** Start of DATASET CONTENT **

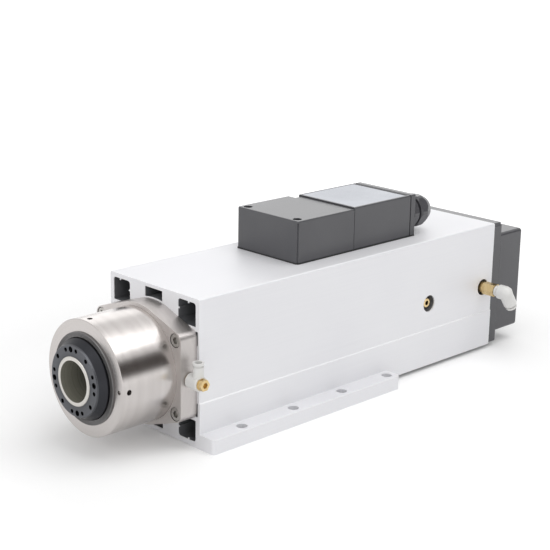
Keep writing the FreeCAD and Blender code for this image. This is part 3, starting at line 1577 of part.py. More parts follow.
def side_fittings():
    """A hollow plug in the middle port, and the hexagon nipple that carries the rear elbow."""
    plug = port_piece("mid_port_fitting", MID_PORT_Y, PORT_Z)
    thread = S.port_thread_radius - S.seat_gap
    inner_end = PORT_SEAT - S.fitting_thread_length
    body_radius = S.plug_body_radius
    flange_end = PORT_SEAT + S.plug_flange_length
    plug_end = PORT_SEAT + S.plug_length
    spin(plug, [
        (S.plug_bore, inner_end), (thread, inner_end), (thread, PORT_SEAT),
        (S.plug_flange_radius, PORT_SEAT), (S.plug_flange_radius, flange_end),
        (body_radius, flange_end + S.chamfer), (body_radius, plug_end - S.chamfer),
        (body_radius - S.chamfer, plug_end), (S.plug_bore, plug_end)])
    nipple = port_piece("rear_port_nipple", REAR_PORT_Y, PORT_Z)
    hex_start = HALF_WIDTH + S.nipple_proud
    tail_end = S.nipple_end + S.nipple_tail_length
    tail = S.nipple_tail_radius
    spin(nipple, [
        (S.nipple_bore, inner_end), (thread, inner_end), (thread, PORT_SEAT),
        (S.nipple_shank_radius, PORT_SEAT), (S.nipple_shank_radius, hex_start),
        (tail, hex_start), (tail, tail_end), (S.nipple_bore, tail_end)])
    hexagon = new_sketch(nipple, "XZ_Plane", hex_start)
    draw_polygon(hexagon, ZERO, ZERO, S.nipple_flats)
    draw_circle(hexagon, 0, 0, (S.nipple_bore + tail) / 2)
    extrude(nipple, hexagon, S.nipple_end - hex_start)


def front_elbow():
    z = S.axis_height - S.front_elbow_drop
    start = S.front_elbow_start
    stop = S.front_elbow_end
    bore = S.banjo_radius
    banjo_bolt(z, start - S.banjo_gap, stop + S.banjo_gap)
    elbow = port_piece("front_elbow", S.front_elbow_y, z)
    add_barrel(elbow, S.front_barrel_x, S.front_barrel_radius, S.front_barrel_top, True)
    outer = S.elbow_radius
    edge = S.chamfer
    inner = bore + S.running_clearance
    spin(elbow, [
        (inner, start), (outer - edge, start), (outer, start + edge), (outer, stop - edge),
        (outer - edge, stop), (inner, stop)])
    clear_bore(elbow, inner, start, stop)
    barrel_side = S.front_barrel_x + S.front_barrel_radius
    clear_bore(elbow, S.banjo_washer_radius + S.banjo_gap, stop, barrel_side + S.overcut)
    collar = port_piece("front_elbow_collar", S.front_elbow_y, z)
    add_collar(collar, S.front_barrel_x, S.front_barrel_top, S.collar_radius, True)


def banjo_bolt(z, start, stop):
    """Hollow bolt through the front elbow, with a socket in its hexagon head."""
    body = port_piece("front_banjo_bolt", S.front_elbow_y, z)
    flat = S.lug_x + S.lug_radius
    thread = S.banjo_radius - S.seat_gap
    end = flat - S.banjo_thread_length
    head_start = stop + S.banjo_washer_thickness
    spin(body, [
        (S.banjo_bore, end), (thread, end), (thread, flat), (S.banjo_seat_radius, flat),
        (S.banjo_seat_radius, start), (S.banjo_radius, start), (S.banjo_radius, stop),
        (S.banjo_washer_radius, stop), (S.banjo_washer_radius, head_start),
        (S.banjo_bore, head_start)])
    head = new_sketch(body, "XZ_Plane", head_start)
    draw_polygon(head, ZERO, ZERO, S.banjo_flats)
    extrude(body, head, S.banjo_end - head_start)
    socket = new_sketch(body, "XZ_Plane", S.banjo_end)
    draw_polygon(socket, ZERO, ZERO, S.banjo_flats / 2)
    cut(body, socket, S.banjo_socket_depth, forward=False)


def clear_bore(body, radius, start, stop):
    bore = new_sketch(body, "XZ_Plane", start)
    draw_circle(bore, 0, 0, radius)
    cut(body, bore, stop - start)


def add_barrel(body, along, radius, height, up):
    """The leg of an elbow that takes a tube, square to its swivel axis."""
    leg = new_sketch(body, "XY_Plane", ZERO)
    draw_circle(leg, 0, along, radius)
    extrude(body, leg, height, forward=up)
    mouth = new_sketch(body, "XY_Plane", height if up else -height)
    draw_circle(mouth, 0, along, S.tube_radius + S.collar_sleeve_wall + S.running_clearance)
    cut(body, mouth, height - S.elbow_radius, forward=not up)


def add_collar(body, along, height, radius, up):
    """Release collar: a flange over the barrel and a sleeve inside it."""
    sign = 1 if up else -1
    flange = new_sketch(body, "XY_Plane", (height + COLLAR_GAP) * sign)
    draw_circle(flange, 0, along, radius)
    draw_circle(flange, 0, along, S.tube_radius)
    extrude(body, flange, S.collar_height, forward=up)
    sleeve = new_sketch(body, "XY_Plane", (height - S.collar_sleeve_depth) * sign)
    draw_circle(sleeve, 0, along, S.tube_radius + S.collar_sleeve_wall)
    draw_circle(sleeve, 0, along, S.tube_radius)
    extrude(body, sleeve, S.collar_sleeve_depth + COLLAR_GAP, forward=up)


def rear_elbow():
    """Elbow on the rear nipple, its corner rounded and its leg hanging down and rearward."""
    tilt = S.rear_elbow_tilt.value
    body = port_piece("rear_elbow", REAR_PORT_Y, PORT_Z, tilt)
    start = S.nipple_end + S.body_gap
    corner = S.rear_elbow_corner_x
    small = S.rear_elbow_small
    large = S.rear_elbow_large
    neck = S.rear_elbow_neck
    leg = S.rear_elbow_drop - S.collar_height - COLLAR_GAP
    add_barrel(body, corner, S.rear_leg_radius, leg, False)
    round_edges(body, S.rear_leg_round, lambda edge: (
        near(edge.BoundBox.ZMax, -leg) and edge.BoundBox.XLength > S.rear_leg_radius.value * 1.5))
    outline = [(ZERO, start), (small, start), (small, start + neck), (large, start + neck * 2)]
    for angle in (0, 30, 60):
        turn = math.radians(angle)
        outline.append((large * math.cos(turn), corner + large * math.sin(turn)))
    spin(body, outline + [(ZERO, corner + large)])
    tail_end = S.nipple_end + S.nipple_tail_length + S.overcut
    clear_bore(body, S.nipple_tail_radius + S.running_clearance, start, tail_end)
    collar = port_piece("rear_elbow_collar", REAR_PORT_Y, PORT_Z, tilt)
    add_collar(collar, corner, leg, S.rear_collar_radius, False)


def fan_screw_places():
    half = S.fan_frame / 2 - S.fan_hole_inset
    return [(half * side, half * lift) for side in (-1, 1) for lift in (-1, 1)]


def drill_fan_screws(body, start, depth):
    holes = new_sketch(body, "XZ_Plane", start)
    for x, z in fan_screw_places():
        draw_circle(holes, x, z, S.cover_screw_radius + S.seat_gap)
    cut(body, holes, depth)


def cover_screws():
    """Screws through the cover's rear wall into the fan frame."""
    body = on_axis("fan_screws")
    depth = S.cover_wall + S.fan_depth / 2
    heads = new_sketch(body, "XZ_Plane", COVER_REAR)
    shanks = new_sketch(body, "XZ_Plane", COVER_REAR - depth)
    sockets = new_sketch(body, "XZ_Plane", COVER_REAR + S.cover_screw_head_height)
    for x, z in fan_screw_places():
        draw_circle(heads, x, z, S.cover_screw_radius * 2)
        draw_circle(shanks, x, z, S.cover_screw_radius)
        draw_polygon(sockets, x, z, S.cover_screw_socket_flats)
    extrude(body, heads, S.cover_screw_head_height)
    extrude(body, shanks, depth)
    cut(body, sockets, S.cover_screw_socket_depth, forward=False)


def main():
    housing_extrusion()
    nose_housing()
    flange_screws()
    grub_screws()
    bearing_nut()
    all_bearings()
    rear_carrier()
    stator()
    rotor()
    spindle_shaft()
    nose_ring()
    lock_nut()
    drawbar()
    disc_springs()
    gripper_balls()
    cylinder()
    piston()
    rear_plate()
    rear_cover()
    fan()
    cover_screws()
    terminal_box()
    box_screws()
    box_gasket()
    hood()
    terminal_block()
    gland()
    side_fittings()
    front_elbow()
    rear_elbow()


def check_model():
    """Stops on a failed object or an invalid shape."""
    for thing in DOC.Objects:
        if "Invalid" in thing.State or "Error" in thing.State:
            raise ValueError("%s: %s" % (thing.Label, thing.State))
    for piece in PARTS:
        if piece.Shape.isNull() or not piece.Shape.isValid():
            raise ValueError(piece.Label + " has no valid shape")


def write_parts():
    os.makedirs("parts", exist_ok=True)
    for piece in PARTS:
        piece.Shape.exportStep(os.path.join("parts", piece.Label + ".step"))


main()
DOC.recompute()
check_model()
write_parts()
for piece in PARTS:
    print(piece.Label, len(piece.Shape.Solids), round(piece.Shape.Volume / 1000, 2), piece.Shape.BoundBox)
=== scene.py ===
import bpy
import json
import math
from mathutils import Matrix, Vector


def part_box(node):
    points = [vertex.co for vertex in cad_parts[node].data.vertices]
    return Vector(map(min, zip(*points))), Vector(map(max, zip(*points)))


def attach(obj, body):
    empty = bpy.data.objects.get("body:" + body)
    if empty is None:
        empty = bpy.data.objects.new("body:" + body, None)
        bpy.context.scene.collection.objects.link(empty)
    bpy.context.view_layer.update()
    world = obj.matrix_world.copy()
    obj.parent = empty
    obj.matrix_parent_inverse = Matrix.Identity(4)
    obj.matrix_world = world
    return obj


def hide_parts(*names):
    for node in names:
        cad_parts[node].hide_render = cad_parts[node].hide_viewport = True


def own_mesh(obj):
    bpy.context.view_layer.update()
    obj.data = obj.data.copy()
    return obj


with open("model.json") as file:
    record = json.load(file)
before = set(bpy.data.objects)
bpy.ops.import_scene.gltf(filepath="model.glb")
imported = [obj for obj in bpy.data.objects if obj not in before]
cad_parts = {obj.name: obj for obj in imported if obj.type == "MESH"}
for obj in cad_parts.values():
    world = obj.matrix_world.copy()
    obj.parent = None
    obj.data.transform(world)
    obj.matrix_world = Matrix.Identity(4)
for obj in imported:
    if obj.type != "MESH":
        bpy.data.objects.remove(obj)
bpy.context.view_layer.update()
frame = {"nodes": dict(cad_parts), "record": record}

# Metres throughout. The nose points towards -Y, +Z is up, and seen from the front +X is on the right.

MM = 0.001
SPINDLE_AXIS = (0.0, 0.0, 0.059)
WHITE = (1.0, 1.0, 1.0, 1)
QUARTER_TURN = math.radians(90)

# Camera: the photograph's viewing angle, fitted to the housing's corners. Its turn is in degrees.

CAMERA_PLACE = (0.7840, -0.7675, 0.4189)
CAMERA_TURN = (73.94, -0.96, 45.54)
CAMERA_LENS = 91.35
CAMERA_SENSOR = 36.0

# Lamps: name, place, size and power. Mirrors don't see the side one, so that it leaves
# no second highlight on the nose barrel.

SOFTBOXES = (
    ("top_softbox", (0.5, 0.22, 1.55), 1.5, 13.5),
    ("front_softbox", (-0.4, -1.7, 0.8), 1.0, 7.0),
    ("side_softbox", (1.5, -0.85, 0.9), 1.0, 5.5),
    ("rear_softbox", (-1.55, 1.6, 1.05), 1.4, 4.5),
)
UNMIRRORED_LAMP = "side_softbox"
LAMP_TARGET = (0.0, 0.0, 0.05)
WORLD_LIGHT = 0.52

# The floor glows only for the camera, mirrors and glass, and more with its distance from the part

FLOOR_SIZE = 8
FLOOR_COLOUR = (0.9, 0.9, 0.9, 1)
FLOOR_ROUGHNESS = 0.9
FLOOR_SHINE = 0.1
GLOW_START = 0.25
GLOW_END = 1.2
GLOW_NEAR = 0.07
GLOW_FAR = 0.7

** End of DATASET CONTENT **

#### WHAT YOU ARE ASKED TO DO
Everything from the first line above up to and including the line that contains "extrude(nipple, hexagon, S.nipple_end" should be printed exactly; please print only that.

#### TASK SOLUTION
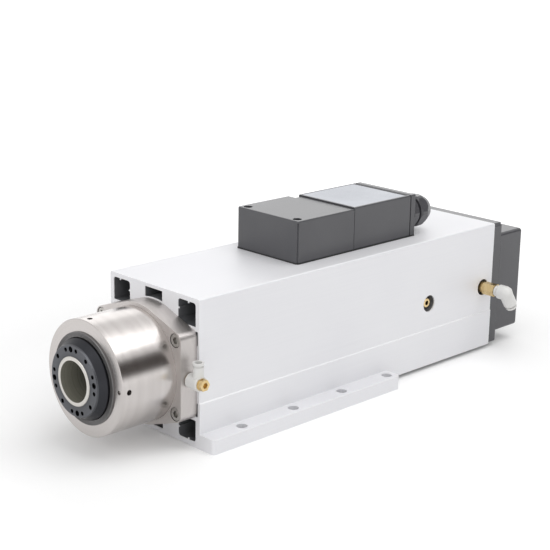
Keep writing the FreeCAD and Blender code for this image. This is part 3, starting at line 1577 of part.py. More parts follow.
def side_fittings():
    """A hollow plug in the middle port, and the hexagon nipple that carries the rear elbow."""
    plug = port_piece("mid_port_fitting", MID_PORT_Y, PORT_Z)
    thread = S.port_thread_radius - S.seat_gap
    inner_end = PORT_SEAT - S.fitting_thread_length
    body_radius = S.plug_body_radius
    flange_end = PORT_SEAT + S.plug_flange_length
    plug_end = PORT_SEAT + S.plug_length
    spin(plug, [
        (S.plug_bore, inner_end), (thread, inner_end), (thread, PORT_SEAT),
        (S.plug_flange_radius, PORT_SEAT), (S.plug_flange_radius, flange_end),
        (body_radius, flange_end + S.chamfer), (body_radius, plug_end - S.chamfer),
        (body_radius - S.chamfer, plug_end), (S.plug_bore, plug_end)])
    nipple = port_piece("rear_port_nipple", REAR_PORT_Y, PORT_Z)
    hex_start = HALF_WIDTH + S.nipple_proud
    tail_end = S.nipple_end + S.nipple_tail_length
    tail = S.nipple_tail_radius
    spin(nipple, [
        (S.nipple_bore, inner_end), (thread, inner_end), (thread, PORT_SEAT),
        (S.nipple_shank_radius, PORT_SEAT), (S.nipple_shank_radius, hex_start),
        (tail, hex_start), (tail, tail_end), (S.nipple_bore, tail_end)])
    hexagon = new_sketch(nipple, "XZ_Plane", hex_start)
    draw_polygon(hexagon, ZERO, ZERO, S.nipple_flats)
    draw_circle(hexagon, 0, 0, (S.nipple_bore + tail) / 2)
    extrude(nipple, hexagon, S.nipple_end - hex_start)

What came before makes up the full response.